Mr. Tonkin has not any thing worth inserting that differs from Mr. Hals, except perhaps his etymology of the name Dunveth, a place belonging once to Tredinick, and situated near the churchyard, and therefore named the hill of graves; beth being a grave in Welch and Cornish, and the labials b and v perpetually changing into each other.

THE EDITOR.

This parish measures 6875 statute acres.

Annual value of the Real Property, as £. s. d. returned to Parliament in 1815 . . 6910 The Poor Rate in 1831 776 14 in 1801. 962 in 1811, 998 in 1821, 1225 in 1831, 1430; being an increase of rather more than 50 per cent, in 30 years.
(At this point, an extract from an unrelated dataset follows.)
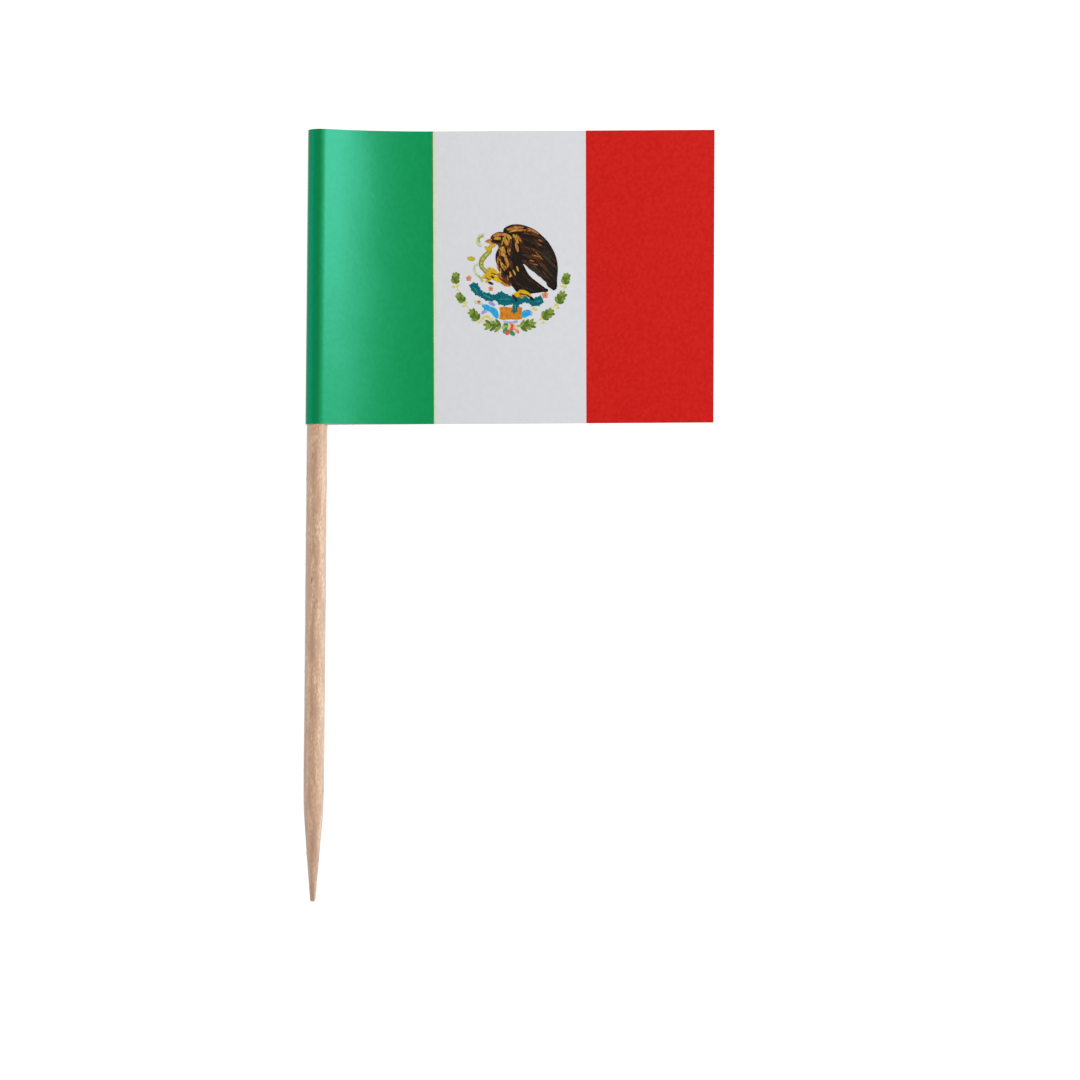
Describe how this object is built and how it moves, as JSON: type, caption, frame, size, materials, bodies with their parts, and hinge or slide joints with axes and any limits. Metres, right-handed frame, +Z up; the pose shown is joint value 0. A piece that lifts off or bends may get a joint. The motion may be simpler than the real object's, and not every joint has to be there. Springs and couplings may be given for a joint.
{
  "type": "flag toothpick",
  "caption": "Round wooden toothpick with a small rectangular paper flag folded round its blunt end and glued to itself.",
  "frame": {"origin": "on the table, under the middle of the whole toothpick's outline, as it lies on the flag's back leaf", "axes": "+Y along the pick from its point to its blunt end, +X from the pick to the flag's free edge, +Z up out of the flag's front"},
  "size_m": [0.0348, 0.0662, 0.002],
  "materials": {
    "wood": "turned and tumbled birch, raw, with fine lengthwise fibres",
    "paper": "coated paper with a slight gloss, printed in upright stripes of green, white and red"
  },
  "bodies": {
    "root": {"wooden_pick": "wood", "paper_flag": "paper"}
  },
  "joints": []
}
Present Vicar, the Rev. W. Molesworth, presented in 1816 by Sir W. Molesworth, Bart.

GEOLOGY, BY DR. BOASE.

On the north and north-eastern parts of this parish, in the vicinity of the Camel, the land is fertile, resting on a rock which sometimes resembles a calcareous schist, but more commonly that kind of clay-slate which abounds in the calcareous series. This slate at Penquean splits into very thin leaves, and is then quarried as a roofing slate, but is softer and has less lustre, and is not so durable as that raised at Delabole near Camelford. The south and south-western parts of the parish consist of barren downs; the rock forming the substratum is, however, very similar in appearance to what occurs in the other division; but it contains more silex and is less laminated, does not easily cleave, and is less susceptible of decomposition than the former, and therefore produces only a meagre, arenaceous soil.